Half a century ago, the pioneers of chaos theory discovered that the “butterfly effect” makes long-term prediction impossible. Even the smallest perturbation to a complex system (like the weather, the economy or just about anything else) can touch off a concatenation of events that leads to a dramatically divergent future. Unable to pin down the state of these systems precisely enough to predict how they’ll play out, we live under a veil of uncertainty.

But now the robots are here to help.

In a series of results reported in the journals *Physical Review Letters* and *Chaos*, scientists have used machine learning — the same computational technique behind recent successes in artificial intelligence — to predict the future evolution of chaotic systems out to stunningly distant horizons. The approach is being lauded by outside experts as groundbreaking and likely to find wide application.

“I find it really amazing how far into the future they predict” a system’s chaotic evolution, said Herbert Jaeger, a professor of computational science at Jacobs University in Bremen, Germany.

The findings come from veteran chaos theorist Edward Ott and four collaborators at the University of Maryland. They employed a machine-learning algorithm called reservoir computing to “learn” the dynamics of an archetypal chaotic system called the Kuramoto-Sivashinsky equation. The evolving solution to this equation behaves like a flame front, flickering as it advances through a combustible medium. The equation also describes drift waves in plasmas and other phenomena, and serves as “a test bed for studying turbulence and spatiotemporal chaos,” said Jaideep Pathak, Ott’s graduate student and the lead author of the new papers.

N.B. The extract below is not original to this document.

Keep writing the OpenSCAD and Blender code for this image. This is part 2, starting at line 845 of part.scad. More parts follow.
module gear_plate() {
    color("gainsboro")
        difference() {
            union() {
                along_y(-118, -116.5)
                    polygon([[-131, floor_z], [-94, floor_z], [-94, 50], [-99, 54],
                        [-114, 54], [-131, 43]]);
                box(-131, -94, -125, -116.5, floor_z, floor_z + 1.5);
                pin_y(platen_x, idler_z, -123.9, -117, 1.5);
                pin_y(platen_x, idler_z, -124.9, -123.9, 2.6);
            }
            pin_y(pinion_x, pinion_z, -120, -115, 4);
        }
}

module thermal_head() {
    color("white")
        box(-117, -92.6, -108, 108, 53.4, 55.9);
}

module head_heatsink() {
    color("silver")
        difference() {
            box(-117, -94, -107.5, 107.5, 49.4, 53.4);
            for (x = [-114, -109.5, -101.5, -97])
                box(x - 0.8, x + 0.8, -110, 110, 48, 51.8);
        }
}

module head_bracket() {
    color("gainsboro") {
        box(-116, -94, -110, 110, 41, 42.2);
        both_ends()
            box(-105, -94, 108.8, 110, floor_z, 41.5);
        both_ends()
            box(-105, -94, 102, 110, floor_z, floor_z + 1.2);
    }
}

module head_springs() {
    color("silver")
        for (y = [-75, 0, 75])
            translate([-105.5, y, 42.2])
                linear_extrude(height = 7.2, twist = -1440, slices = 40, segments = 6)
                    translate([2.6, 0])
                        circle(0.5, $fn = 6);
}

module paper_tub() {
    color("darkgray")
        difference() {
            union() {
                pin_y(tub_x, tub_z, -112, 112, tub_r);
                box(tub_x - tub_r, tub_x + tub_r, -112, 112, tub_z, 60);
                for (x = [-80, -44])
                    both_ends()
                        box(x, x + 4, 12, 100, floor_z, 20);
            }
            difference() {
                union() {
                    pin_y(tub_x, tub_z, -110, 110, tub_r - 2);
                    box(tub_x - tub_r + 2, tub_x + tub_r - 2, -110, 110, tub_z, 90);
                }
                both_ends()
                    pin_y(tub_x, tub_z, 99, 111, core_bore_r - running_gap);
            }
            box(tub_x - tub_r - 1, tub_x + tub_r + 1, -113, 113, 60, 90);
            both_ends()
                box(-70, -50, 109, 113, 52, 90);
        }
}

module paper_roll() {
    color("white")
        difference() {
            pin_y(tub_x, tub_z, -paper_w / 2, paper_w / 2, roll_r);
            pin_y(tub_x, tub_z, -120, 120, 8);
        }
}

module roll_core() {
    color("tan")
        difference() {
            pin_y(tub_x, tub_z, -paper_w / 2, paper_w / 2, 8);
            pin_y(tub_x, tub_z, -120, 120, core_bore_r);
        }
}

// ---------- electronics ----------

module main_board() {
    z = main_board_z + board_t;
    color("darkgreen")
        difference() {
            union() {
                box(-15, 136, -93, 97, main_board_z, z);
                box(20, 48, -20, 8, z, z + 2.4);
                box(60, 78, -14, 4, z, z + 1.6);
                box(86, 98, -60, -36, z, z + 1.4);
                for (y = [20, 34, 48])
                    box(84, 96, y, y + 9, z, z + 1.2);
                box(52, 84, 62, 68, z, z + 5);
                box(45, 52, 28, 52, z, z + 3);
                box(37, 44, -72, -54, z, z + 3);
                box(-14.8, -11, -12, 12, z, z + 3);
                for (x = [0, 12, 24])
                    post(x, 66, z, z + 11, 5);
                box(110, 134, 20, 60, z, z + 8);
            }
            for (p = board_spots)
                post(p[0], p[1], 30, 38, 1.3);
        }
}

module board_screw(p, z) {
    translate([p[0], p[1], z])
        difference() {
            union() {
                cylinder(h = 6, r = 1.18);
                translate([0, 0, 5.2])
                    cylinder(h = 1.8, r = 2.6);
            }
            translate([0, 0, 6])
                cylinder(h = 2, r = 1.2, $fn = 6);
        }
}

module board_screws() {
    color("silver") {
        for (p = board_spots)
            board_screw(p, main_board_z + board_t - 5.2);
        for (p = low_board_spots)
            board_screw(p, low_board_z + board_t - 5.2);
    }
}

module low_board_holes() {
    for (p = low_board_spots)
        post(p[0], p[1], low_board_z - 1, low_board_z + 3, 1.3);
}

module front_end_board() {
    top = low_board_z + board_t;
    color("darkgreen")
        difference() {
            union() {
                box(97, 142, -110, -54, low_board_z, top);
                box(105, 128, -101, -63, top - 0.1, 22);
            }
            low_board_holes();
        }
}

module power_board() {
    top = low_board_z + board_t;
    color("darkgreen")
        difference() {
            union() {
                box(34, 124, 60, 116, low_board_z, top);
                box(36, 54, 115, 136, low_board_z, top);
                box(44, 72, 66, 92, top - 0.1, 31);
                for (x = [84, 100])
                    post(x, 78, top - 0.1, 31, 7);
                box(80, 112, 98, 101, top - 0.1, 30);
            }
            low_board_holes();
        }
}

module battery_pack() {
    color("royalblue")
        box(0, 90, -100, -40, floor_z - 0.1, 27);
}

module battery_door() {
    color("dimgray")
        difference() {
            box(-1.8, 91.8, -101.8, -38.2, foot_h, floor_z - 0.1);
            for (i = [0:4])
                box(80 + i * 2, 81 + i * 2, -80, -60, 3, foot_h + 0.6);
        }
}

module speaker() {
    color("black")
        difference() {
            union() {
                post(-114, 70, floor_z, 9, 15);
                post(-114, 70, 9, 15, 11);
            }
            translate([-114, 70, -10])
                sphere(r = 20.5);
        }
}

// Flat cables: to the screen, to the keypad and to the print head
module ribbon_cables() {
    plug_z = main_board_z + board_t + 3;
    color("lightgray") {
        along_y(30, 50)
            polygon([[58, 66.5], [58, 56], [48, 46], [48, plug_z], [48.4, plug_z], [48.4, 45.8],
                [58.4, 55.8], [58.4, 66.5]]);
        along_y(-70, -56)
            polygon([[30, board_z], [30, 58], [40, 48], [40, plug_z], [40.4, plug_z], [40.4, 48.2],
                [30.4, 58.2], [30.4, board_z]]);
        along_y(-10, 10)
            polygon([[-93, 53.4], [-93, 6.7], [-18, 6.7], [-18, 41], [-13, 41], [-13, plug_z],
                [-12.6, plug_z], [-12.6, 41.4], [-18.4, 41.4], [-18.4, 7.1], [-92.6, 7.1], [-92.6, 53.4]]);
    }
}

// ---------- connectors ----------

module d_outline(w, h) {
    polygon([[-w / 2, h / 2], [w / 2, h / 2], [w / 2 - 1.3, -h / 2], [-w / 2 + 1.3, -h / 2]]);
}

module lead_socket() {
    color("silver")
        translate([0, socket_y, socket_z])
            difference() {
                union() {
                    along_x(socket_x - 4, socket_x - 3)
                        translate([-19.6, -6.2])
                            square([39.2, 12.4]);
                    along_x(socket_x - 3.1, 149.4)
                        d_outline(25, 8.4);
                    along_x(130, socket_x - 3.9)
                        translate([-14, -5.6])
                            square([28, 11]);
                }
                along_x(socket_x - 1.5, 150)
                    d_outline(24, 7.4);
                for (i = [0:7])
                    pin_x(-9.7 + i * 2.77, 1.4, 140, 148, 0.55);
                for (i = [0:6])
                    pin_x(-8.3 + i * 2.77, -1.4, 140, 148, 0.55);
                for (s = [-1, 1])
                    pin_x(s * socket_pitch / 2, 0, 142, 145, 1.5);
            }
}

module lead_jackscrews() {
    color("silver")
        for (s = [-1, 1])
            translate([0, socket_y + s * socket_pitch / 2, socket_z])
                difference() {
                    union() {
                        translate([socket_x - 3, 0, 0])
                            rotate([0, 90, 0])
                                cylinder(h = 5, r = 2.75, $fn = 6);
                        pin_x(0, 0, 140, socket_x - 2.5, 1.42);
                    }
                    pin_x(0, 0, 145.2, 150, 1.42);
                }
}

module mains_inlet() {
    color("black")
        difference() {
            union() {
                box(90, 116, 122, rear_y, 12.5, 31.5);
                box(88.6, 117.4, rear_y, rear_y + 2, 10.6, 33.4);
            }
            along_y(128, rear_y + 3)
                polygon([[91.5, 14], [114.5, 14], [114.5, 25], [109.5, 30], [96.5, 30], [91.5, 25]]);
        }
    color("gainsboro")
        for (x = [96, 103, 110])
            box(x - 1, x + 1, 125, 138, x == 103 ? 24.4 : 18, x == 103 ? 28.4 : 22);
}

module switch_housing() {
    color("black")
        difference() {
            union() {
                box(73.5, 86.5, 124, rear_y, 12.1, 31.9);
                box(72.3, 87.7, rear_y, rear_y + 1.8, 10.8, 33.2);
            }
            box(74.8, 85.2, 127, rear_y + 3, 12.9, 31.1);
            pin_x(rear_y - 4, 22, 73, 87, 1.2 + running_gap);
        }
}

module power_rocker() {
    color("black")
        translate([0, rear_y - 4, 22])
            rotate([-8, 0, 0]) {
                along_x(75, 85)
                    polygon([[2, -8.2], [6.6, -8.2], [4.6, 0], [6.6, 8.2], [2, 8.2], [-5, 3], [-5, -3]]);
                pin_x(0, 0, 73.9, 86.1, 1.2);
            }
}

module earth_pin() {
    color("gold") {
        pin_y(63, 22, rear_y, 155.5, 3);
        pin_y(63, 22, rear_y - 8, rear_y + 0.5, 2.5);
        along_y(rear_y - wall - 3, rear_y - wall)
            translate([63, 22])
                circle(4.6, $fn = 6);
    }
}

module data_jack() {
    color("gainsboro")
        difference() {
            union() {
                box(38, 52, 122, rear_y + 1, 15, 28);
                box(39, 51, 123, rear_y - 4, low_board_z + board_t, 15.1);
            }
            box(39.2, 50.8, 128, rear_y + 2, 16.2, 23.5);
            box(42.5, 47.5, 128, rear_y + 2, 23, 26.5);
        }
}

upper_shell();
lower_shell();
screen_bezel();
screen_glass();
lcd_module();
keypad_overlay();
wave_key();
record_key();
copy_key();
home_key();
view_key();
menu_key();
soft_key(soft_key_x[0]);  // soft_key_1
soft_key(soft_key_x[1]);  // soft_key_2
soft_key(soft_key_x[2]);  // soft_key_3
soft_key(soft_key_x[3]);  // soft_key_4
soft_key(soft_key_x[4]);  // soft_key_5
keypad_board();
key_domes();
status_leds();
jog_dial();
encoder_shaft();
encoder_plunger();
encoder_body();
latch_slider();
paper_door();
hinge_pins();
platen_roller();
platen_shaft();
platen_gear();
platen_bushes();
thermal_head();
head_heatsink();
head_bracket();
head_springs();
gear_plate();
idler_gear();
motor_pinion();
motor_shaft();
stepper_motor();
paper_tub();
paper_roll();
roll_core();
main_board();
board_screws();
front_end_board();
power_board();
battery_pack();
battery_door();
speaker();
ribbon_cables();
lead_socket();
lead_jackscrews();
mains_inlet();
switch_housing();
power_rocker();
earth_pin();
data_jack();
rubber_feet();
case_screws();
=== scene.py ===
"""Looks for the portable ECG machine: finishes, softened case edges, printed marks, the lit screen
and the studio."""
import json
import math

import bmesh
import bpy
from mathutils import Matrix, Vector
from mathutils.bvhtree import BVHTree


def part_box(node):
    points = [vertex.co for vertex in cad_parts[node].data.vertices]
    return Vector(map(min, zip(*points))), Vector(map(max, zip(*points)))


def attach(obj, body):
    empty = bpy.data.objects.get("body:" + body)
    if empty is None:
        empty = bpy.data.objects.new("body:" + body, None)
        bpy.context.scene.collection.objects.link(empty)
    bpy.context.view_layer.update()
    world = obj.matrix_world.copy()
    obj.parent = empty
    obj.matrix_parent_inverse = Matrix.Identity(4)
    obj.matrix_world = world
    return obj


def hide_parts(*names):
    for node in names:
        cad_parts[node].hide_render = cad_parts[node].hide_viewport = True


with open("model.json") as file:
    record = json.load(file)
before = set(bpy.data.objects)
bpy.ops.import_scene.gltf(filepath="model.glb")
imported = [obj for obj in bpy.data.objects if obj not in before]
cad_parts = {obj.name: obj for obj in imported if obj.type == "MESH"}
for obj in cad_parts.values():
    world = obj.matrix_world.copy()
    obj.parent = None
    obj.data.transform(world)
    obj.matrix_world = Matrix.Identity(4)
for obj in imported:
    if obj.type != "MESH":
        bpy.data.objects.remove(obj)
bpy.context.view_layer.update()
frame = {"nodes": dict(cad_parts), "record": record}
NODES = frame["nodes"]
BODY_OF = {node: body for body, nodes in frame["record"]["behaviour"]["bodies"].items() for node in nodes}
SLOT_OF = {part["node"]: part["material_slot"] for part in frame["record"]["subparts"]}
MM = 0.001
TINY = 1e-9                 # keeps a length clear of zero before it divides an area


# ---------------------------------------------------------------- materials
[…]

After training itself on data from the past evolution of the Kuramoto-Sivashinsky equation, the researchers’ reservoir computer could then closely predict how the flamelike system would continue to evolve out to eight “Lyapunov times” into the future, eight times further ahead than previous methods allowed, loosely speaking. The Lyapunov time represents how long it takes for two almost-identical states of a chaotic system to exponentially diverge. As such, it typically sets the horizon of predictability.

“This is really very good,” Holger Kantz, a chaos theorist at the Max Planck Institute for the Physics of Complex Systems in Dresden, Germany, said of the eight-Lyapunov-time prediction. “The machine-learning technique is almost as good as knowing the truth, so to say.”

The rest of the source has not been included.